A nice little addition to the app selection is the Seagate Backup app for iOS and Android, which essentially makes it amazingly simple and easy to back up your photos and videos to the Seagate Central drive.
What’s convenient is that you can configure whether you want to back up photos and/or videos, what particular drive you want to save to (assuming you have more than one Seagate drive), reminders and you can even prevent backups if battery is below a specific level.
Running speed tests over a Wi-Fi connection, the Seagate Central performed reasonably well with read/write speeds of 10.8 and 12.5 MB/s respectively. In a real-world scenario, it took me just over 3 minutes to transfer a 1.53GB compressed folder (with a video file) from an external hard drive that was plugged in to the Central’s USB port on the Seagate Central drive itself.
When it came to streaming I had no problems. The Roku 3 (which is on the second floor of the house, while the router is on the ground floor), was able to play back videos and music quickly and smoothly. You’ll need to bear in mind that speeds (particularly over Wi-Fi) will vary depending on factors like your router and the amount of devices connected at home though.

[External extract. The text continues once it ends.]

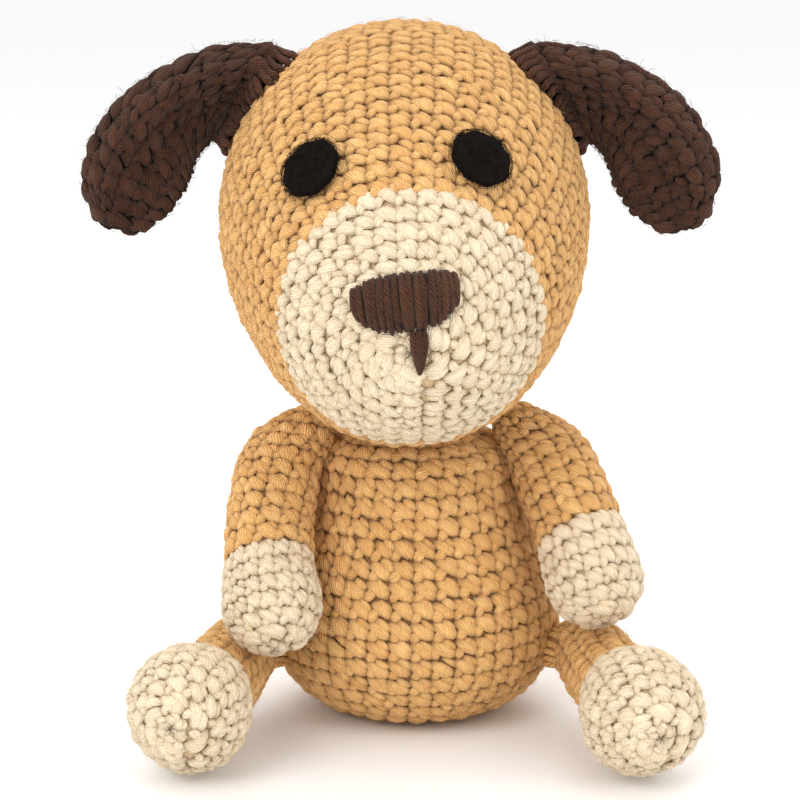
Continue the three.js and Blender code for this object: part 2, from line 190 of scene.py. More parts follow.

It isn’t the quietest drive I’ve ever used — it tends to make a light humming sound in the background — and it does heat up a fair bit, so it’s worth trying to leave the Central drive in a cool place.
The bottom line is the Seagate Central drive will make it easy for anyone to centralise all of their data at home and maintain safe backups of their data. From photos and videos to important documents, Seagate have made it easy and quick for even novice users to set up and use.
It doesn’t offer the level of complexity and customisation that some pro-users might seek, but as an easy to use, out of the box NAS drive, the Seagate Central is a solid choice.